因果関係と相関関係は違う、ということはフワッと理解していましたが、これを読んでそれぞれの輪郭がシャープになりました。
例えば、アイスクリームの広告を出したら売り上げが伸びた、という現象は因果関係と言えるか?という話が出てきます。
これ答えとしてはどちらとも言い切れなくて、その夏に気温がめっちゃ伸びてたりする可能性があるわけで、広告による売り上げの増加かは判断できないですよね。相関関係ではありますが。
例えば、ダメなケースとして、実際は広告が全く影響してなくて上述のように気温のおかげで売り上げが上がってたとしましょう。
仮にここで「この広告によってn%売り上げが増加した」と理解してしまうと、「よっしゃじゃあ来年はもっと大々的に広告を出そう!」という経営判断がなされてしまいます。
すると次の年に広告を大々的に出したはいいものの、冷夏で売り上げは伸びず大損こいた、なんてストーリーが想像できますよね。
因果関係を導くのは簡単なことではないけれど、ビジネスにおいて数字の判断というのは良くも悪くも非常に強力なので取り扱いには気を付けましょうというお話です。
こういった事例が山ほど出てきます。わかりやすいです。
実験デザインという考え方
論文では統計データによって自分の主張を裏付けることが必要なわけですが、そのデータの集め方には様々な手法があり、それらは実験デザインと呼ばれます。
代表的なものはRCT(Randomize Controlled Test,ランダム化実験)というもので、簡単に言うと「完全にランダムに選ばれた実験対象からデータを取得する」タイプの実験のことです。この手法によって正しく取得されたデータは、採取対象となった範囲に限定すればほぼ完全にそのデータの正しさが証明されたことになります(内的妥当性と言います)。
逆に言うと他の手法では内的妥当性は完全に証明できず、「おそらくこの仮説は正しいだろう」という可能性を積み上げていくだけになります。
ここが個人的には驚きで、というのも、僕程度の統計の専門的な学習をしてこなかった一般ピーポーレベルであれば「これは疑似相関ではないか」という可能性は常に疑わなければならないと思いますが、それらを専門とする修士や博士の論文レベルでも、人為的に組み立てられた実験結果以外は100%信頼できないんだなぁと思うと、ほんとに因果関係を証明するのは難しいのだなぁと思いました。
余談
余談になりますが、今の僕がアサインされているプロジェクトは売上の時系列分析がメインで、まだアサインされて半月ほどですが、分析を進めていると上記のように「これ疑似相関では?」というデータは無限とも言えるぐらい出てきます。

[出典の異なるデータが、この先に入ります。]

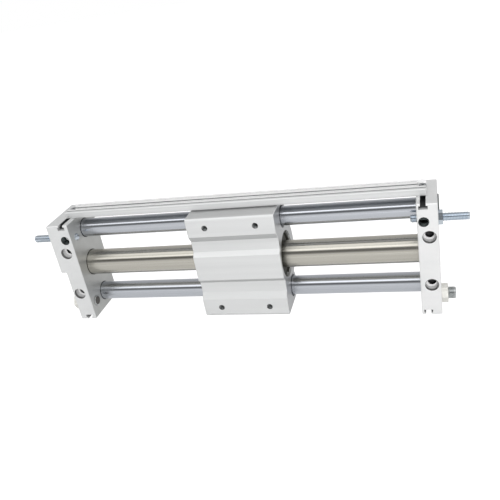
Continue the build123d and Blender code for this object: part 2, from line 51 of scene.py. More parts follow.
camera_data = bpy.data.cameras.new("camera")
camera_data.sensor_fit = "HORIZONTAL"
camera_data.sensor_width = 36
camera_data.lens = camera_lens
camera = bpy.data.objects.new("camera", camera_data)
camera.location = camera_place
camera.rotation_euler = [radians(angle) for angle in camera_turn]
bpy.context.scene.collection.objects.link(camera)
bpy.context.scene.camera = camera
bpy.context.scene.view_settings.view_transform = "Standard"


# Studio: white paper below, soft lamps in front and behind, and a room whose brightness follows the
# angle about the X axis, so that the rods and the tube mirror it in straight bands along their length.
# The camera sees the room as plain white.
def linear(hex_colour):
    """Turn an sRGB hex colour into linear RGBA."""
    values = [int(hex_colour[i : i + 2], 16) / 255 for i in (1, 3, 5)]
    return [v / 12.92 if v <= 0.04045 else ((v + 0.055) / 1.055) ** 2.4 for v in values] + [1.0]


def add_node(tree, kind, settings=None, inputs=None):
    """Add a node, set its attributes, then set or link its inputs by name or number."""
    node = tree.nodes.new(kind)
    for key, value in (settings or {}).items():
        setattr(node, key, value)
    for key, value in (inputs or {}).items():
        if isinstance(value, bpy.types.NodeSocket):
            tree.links.new(value, node.inputs[key])
        else:
            node.inputs[key].default_value = value
    return node


def set_ramp(node, stops):
    """Give a colour ramp its stops, as (position, hex colour) pairs."""
    ramp = node.color_ramp
    while len(ramp.elements) < len(stops):
        ramp.elements.new(0.5)
    for element, (position, hex_colour) in zip(ramp.elements, stops):
        element.position = position
        element.color = linear(hex_colour)


# The room's shades over one turn about X: 0.25 is straight down, 0.5 is the front, 0.75 is overhead.
# The dark band near 0.58 is the unlit wall that the rods show as a dark line.
room_shades = [
    (0.000, "#c1c1c1"),
    (0.500, "#d3d3d3"),
    (0.519, "#d0d0d0"),
    (0.533, "#c1c1c1"),
    (0.550, "#959595"),
    (0.572, "#666666"),
    (0.597, "#666666"),
    (0.611, "#8d8d8d"),
    (0.631, "#dadada"),
    (0.656, "#dadada"),
    (0.686, "#e8e8e8"),
    (0.711, "#f8f8f8"),
    (0.736, "#ffffff"),
    (0.764, "#dedede"),
    (0.792, "#acacac"),
    (0.833, "#989898"),
    (0.875, "#a8a8a8"),
    (1.000, "#b2b2b2"),
]
# The room is dimmer to the right, so the ends of the block and the plates are darker than their fronts.
room_strength = 1.4
room_strength_right = 0.98
world = bpy.data.worlds.new("studio_room")
world.use_nodes = True
bpy.context.scene.world = world
sky = world.node_tree
sky.nodes.clear()
gaze = add_node(sky, "ShaderNodeTexCoord")
axes = add_node(sky, "ShaderNodeSeparateXYZ", None, {0: gaze.outputs["Generated"]})
ahead = add_node(sky, "ShaderNodeMath", {"operation": "MULTIPLY"}, {0: axes.outputs["Y"], 1: -1.0})
up_and_ahead = {0: axes.outputs["Z"], 1: ahead.outputs[0]}
angle = add_node(sky, "ShaderNodeMath", {"operation": "ARCTAN2"}, up_and_ahead)
whole_turn = {"Value": angle.outputs[0], "From Min": -pi, "From Max": pi}
share = add_node(sky, "ShaderNodeMapRange", None, whole_turn)
room = add_node(sky, "ShaderNodeValToRGB", None, {0: share.outputs[0]})
set_ramp(room, room_shades)
to_the_right = {
    "Value": axes.outputs["X"],
    "From Min": 0.25,
    "From Max": 0.75,
    "To Min": room_strength,
    "To Max": room_strength_right,
}
strength = add_node(sky, "ShaderNodeMapRange", None, to_the_right)
room_look = {"Color": room.outputs[0], "Strength": strength.outputs[0]}
room_light = add_node(sky, "ShaderNodeBackground", None, room_look)
white_back = add_node(sky, "ShaderNodeBackground", None, {"Color": linear("#ffffff"), "Strength": 1.0})
sky_ray = add_node(sky, "ShaderNodeLightPath")
sky_sides = {0: sky_ray.outputs["Is Camera Ray"], 1: room_light.outputs[0], 2: white_back.outputs[0]}
sky_mix = add_node(sky, "ShaderNodeMixShader", None, sky_sides)
add_node(sky, "ShaderNodeOutputWorld", None, {0: sky_mix.outputs[0]})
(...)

個々のデータ数はそんなに多くなくても、組み合わせて分析して、顧客の説明のためにグラフに落として…とやってるといくら時間があっても足りません。
最近難しいなぁと思うのはその時間と分析対象のバランスで、分析する前に「これは○○だから分析しない」「これは○○だから今はやらない」と行った優先順位付けを明確に行わないと、僕のようなズブズブのデータ分析素人は一瞬で消し炭になってしまいます。

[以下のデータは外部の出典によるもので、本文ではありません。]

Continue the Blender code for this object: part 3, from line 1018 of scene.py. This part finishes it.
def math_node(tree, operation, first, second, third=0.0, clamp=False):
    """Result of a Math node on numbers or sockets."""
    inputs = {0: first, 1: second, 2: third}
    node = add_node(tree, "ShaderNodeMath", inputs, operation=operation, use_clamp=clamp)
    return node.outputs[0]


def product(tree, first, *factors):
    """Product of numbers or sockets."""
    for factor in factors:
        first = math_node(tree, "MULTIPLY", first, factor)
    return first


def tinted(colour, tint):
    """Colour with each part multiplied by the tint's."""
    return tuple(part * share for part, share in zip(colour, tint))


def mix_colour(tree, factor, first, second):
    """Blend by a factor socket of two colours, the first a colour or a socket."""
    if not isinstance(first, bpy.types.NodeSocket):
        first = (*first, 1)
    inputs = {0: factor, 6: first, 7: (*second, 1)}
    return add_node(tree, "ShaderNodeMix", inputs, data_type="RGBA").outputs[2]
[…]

いわばひっきりなしに決断を迫られるわけで、今までウォーターフォール型の末端の末端にいた指示待ち人間としては慣れない部分が多くて苦戦しています。
とはいえ一方で自分の判断力や作業効率がダイレクトにお客さんや上長からの評価につながるのでエキサイティングな環境です。まぁそもそもこのPJにアサインされた経緯が、前のPJでずっと設計の下の開発をやってたんですが、言われたものを作ってるだけなのに嫌気がさして上長に掛け合ったら「じゃあlお前やってみろ」的な感じなので、頑張って結果を出したいと思います。

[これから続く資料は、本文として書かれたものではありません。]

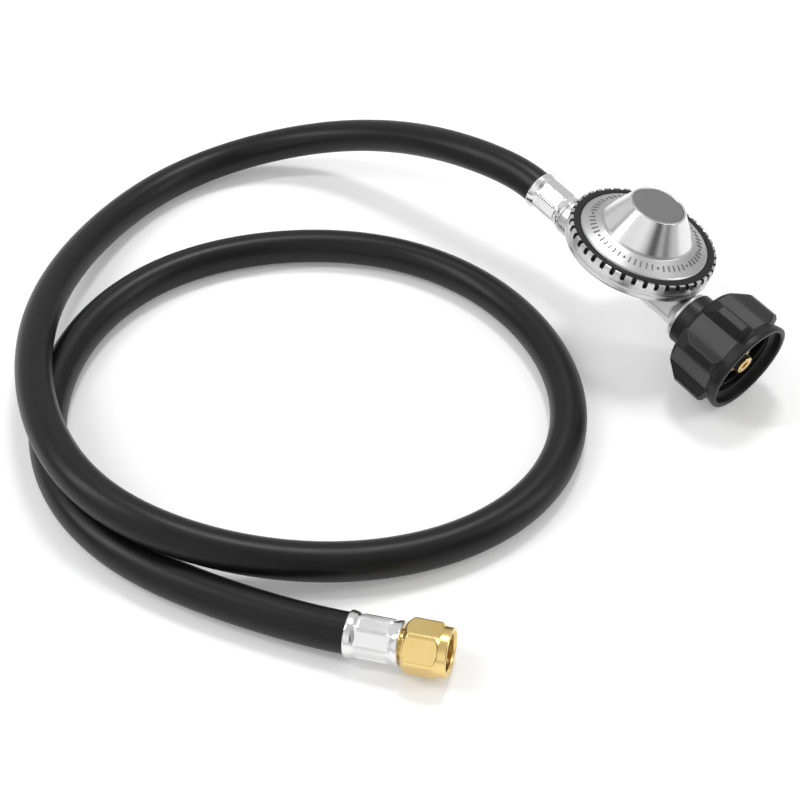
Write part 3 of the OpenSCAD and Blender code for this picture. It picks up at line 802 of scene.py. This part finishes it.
def ferrule(name, place):
    """Crimped ferrule: flared mouth, eight flats with fine ridges between them, flared outer end."""

    def flats(a):
        off = (a + math.pi / 8) % (math.pi / 4) - math.pi / 8
        ridge = 0.16 * math.exp(-(((math.pi / 8 - abs(off)) / 0.045) ** 2))
        return 7.8 / math.cos(off) - 0.05 + ridge

    corners = [(0, 8.1, 0.2), (0, 8.95, 0.3), (0.8, 9.1, 0.3), (2.6, 8.75, 0.6), (3.9, 8.15, 0.6)]
    corners += [(16.5, 7.9, 1.5), (19.4, 8.55, 0.8), (20.4, 8.7, 0.35), (21, 8.2, 0.3), (21, 5.7, 0.2)]
    corners += [(18, 5.7), (18, 6.75), (2, 6.75), (2, 8.1)]
    outline = rounded(corners, 0.2)
    stations = []
    for (x0, r0), (x1, r1) in zip(outline, outline[1:] + outline[:1]):
        shaped = min(r0, r1) > 7.6 and x1 > x0
        steps = max(1, round((x1 - x0) / 0.5)) if shaped else 1
        for k in range(steps):
            x, r = mix(x0, x1, k / steps), mix(r0, r1, k / steps)
            amount = smooth_step(x, 3.3, 4.6) * (1 - smooth_step(x, 15.8, 18.6)) if shaped else 0
            stations.append((x, lambda a, r=r, t=amount: mix(r, flats(a), t)) if amount else (x, r))
    across = (0, 7, 13, 17, 19, 20.5, 21.5, 22.5, 23.5, 24.5, 26, 28, 32, 38)
    angles = [math.radians(45 * i + d) for i in range(8) for d in across]
    return paint(turned(name, stations, place, angles=angles), "chrome")


near_ferrule = ferrule("ferrule_near", REGULATOR @ Matrix.Translation((-FERRULE_X * MM, 0, 0)))
stand_in(near_ferrule, ROOT, "ferrule_plate", "regulator_ferrule")
far_ferrule = ferrule("ferrule_far", END_FITTING)
stand_in(far_ferrule, ROOT, "ferrule_plate", "end_ferrule")

# ---- Flare nut and its stem ----


def flare_nut():
    """Swivel nut: a hexagon with turned ends and soft edges, a round nose, and the flare thread inside."""

    def hexagon(a):
        off = (a - math.radians(HEX_TURN)) % (math.pi / 3) - math.pi / 6
        return soft_min(HEX_FLATS / 2 / math.cos(off), 10.6, 0.25)

    def end_caps(x):
        return min(9.0 + 0.85 * x, 9.5 + 0.85 * (HEX_L - x))

    def outside(x):
        return lambda a: soft_min(hexagon(a), end_caps(x), 0.3)

    def thread(x, r):
        return lambda a: r + thread_depth(x, a, FLARE_PITCH, 0.65, 7, 16.4, 0.6)

    fine = [0.1 * k for k in range(31)]
    coarse = [3.5 + 0.8 * k for k in range(9)]
    stations = [(x, outside(x)) for x in fine + coarse + [HEX_L - x for x in reversed(fine)]]
    nose_end = HEX_L + 3.4
    tail = [(HEX_L, 9.4, 0.1), (nose_end, 9.4, 0.5), (nose_end, 8.2, 0.2)]
    tail += [(nose_end - 0.9, FLARE_BORE_R, 0.1), (6.8, FLARE_BORE_R, 0.1), (6.8, 7.6), (3.9, 7.6)]
    tail += [(2.4, 6.0), (2, 6.0), (2, 5.45), (0, 5.45)]
    outline = rounded([(HEX_L, 9.5), *tail, (0, 8.9)], 0.15, closed=False)[1:-1]
    for (x0, r0), (x1, r1) in zip(outline, outline[1:] + outline[-1:]):
        in_bore = abs(r0 - FLARE_BORE_R) < 0.02 and abs(r1 - FLARE_BORE_R) < 0.02
        threaded = in_bore and x0 - x1 > 2
        steps = round((x0 - x1) / 0.14) if threaded else 1
        for k in range(steps):
            x, r = mix(x0, x1, k / steps), mix(r0, r1, k / steps)
            stations.append((x, thread(x, r) if threaded else r))
    across = [2, 6, 10, 14, 18, 21, *range(23, 38), 39, 42, 46, 50, 54, 58]
    angles = [math.radians(HEX_TURN + 60 * i + d - 30) for i in range(6) for d in across]
    place = END_FITTING @ Matrix.Translation((HEX_X0 * MM, 0, 0))
    obj = turned("flare_nut_hex", stations, place, angles=angles, sharp=50)
    return paint(obj, "pale_brass")


def stem():
    """Brass stem that the hose is crimped on, with the flared seat that the nut pulls up."""
    head = HEX_X0 + 3
    corners = [(2, 3)]
    for i in range(4):
        corners += [(2 + 3.6 * i, 4.25, 0), (4.6 + 3.6 * i, 4.72, 0.1), (4.7 + 3.6 * i, 4.25, 0)]
    corners += [(18, 4.7), (18, 5.55), (FERRULE_L + 0.4, 5.55), (FERRULE_L + 0.6, 5.4), (head, 5.4, 0.4)]
    corners += [(head + 1.5, 6.9, 0.2), (head + 3.3, 6.9, 0.2), (head + 3.3, 6.5, 0.1)]
    corners += [(head + 0.2, 3.4), (head - 2, 3)]
    return paint(lathe("flared_stem", corners, END_FITTING), "brass")


end_nut = stand_in(flare_nut(), "flare_nut", "flare_nut_brass", "flare_nut")
end_stem = stand_in(stem(), ROOT, "brass", "end_stem")

# ---- Springs and diaphragm ----


def coil(name, radius, wire, length, turns, to_local):
    """A compression spring along the local axis that to_local turns it to."""
    steps = 24 * turns
    line = []
    for i in range(steps + 1):
        a = 2 * math.pi * turns * i / steps
        along = wire + (length - 2 * wire) * i / steps
        local = to_local(radius * math.cos(a), radius * math.sin(a), along)
        line.append(REGULATOR @ (Vector(local) * MM))
    return paint(tube_along(name, line, wire * MM, 8), "steel")


loading_spring = coil("loading_spring", 7.2, 0.9, LOADING_L, 5, lambda x, y, z: (x, y, LOADING_Z0 + z))
stand_in(loading_spring, ROOT, "spring_steel", "main_spring")
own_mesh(loading_spring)
gas_spring = coil("gas_spring", 3.15, 0.22, GAS_SPRING_L, 4, lambda x, y, z: (GAS_SPRING_X0 + z, y, -x))
stand_in(gas_spring, ROOT, "spring_steel", "excess_flow_spring")
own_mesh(gas_spring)


def diaphragm():
    """Rubber diaphragm with one convolution, clamped at its edge."""
    top = SEAT_Z + DIAPHRAGM_T
    corners = [(11.6, 2.8), (11.6, 19.4), (11.2, 20.6), (10.3, 22.4), (10.6, 24.4), (12.6, 26)]
    corners += [(SEAT_Z, 26.8), (SEAT_Z, DIAPHRAGM_R, 0), (top, DIAPHRAGM_R, 0), (top, 26.2)]
    corners += [(13, 25.3), (11.3, 24), (11, 22.6), (11.9, 21), (12.3, 19.8), (12.3, 2.8)]
    return paint(lathe("diaphragm_rubber", corners, REGULATOR, "Z", fillet=0.1), "seal_rubber")


rubber = stand_in(diaphragm(), ROOT, "diaphragm_rubber", "diaphragm")
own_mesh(rubber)

# ---- Materials of the CAD nodes that show as they are ----

CAD_FINISH = {
    "adjusting_screw": "brass", "diaphragm_plate": "steel", "diaphragm_stem": "brass",
    "lever": "steel", "lever_pin": "steel", "valve_poppet": "acetal", "valve_seat_pad": "seal_rubber",
    "inlet_orifice": "brass", "inlet_filter": "bronze", "inlet_nipple": "brass",
    "nipple_o_ring": "seal_rubber", "excess_flow_poppet": "brass", "thermal_bushing": "bushing_plastic",
    "vent_screen": "steel", "outlet_barb": "brass", "crimped_hose_ends": "seal_rubber",
}
for node, finish in CAD_FINISH.items():
    paint(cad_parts[node], finish)

# ---- Stage ----


def make_floor():
    """A plain pale floor, large enough to fill every view."""
    bpy.ops.mesh.primitive_plane_add(size=40, location=(0, 0, 0))
    floor = bpy.context.object
    floor.name = "floor"
    n = Nodes("floor")
    n.shader.inputs["Base Color"].default_value = (0.88, 0.88, 0.88, 1)
    n.shader.inputs["Roughness"].default_value = 0.8
    n.shader.inputs["Specular IOR Level"].default_value = 0.1
    n.shader.inputs["Emission Color"].default_value = (1, 1, 1, 1)
    n.shader.inputs["Emission Strength"].default_value = 0.14
    floor.data.materials.append(n.material)


def fill_ramp(node, stops):
    """Sets a colour ramp's stops, each a position and a grey."""
    ramp = node.color_ramp
    while len(ramp.elements) < len(stops):
        ramp.elements.new(0.5)
    for element, (position, value) in zip(ramp.elements, stops):
        element.position = position
        element.color = (value, value, value, 1)


def make_world():
    """A pale studio: plain overhead and at the horizon, with a few dark gaps round it in between."""
    world = bpy.data.worlds.new("studio")
    bpy.context.scene.world = world
    world.use_nodes = True
    tree = world.node_tree
    background = tree.nodes["Background"]
    coords = tree.nodes.new("ShaderNodeTexCoord")
    split = tree.nodes.new("ShaderNodeSeparateXYZ")
    tree.links.new(coords.outputs["Generated"], split.inputs[0])
    azimuth = tree.nodes.new("ShaderNodeMath")
    azimuth.operation = "ARCTAN2"
    tree.links.new(split.outputs["Y"], azimuth.inputs[0])
    tree.links.new(split.outputs["X"], azimuth.inputs[1])
    share = tree.nodes.new("ShaderNodeMapRange")
    share.inputs["From Min"].default_value = -math.pi
    share.inputs["From Max"].default_value = math.pi
    tree.links.new(azimuth.outputs[0], share.inputs["Value"])
    bands = tree.nodes.new("ShaderNodeValToRGB")
    around = [
        (-180, 0.8), (-152, 0.8), (-138, 0.08), (-122, 0.08), (-104, 1.0), (-56, 1.1), (-36, 0.7),
        (-24, 0.06), (-12, 0.08), (-4, 0.6), (2, 0.5), (10, 0.08), (22, 0.08), (34, 0.8), (90, 0.6),
        (180, 0.8),
    ]
    fill_ramp(bands, [((angle + 180) / 360, value) for angle, value in around])
    tree.links.new(share.outputs["Result"], bands.inputs["Fac"])
    height = tree.nodes.new("ShaderNodeValToRGB")
    fill_ramp(height, [(0.0, 1), (0.14, 1), (0.24, 0), (0.65, 0), (0.9, 1)])
    tree.links.new(split.outputs["Z"], height.inputs["Fac"])
    sky = tree.nodes.new("ShaderNodeMix")
    sky.data_type = "RGBA"
    sky.inputs["B"].default_value = (0.62, 0.62, 0.62, 1)
    tree.links.new(height.outputs["Color"], sky.inputs["Factor"])
    tree.links.new(bands.outputs["Color"], sky.inputs["A"])
    tree.links.new(sky.outputs["Result"], background.inputs["Color"])
    background.inputs["Strength"].default_value = 1.0


def soft_box(name, azimuth, elevation, distance, width, height, power):
    """An area light that looks at the middle of the object from azimuth and elevation, in degrees."""
    data = bpy.data.lights.new(name, "AREA")
    data.shape, data.size, data.size_y, data.energy = "RECTANGLE", width, height, power
    lamp = bpy.data.objects.new(name, data)
    bpy.context.scene.collection.objects.link(lamp)
    a, e = math.radians(azimuth), math.radians(elevation)
    away = Vector((math.cos(a) * math.cos(e), math.sin(a) * math.cos(e), math.sin(e)))
    middle = Vector((-0.07, -0.1, 0.02))
    lamp.location = middle + away * distance
    lamp.rotation_euler = away.to_track_quat("Z", "Y").to_euler()
    lamp.visible_camera = False
    return lamp


make_floor()
make_world()
soft_box("key_back", 125, 70, 1.5, 0.3, 0.3, 7)
soft_box("key_left", -125, 45, 1.4, 0.12, 0.9, 6)
soft_box("fill_right", 40, 35, 1.4, 0.15, 0.9, 3)
bpy.context.scene.view_settings.view_transform = "Standard"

…まぁ前のPJが色々とレガシー過ぎて、このままではキャリアがロックインされると感じたのも別PJに移りたがった理由の一つですが。まぁそれはこの会社を辞めることになった時にでも退職エントリとして書きたいと思います。
余談が長くなってしまいましたが、良書でした。気をつけると言ってできるものでもないですが、どういう経緯で自分はその因果を結論づけたのかは今の環境でも意識できることだと思います。やっていきましょう。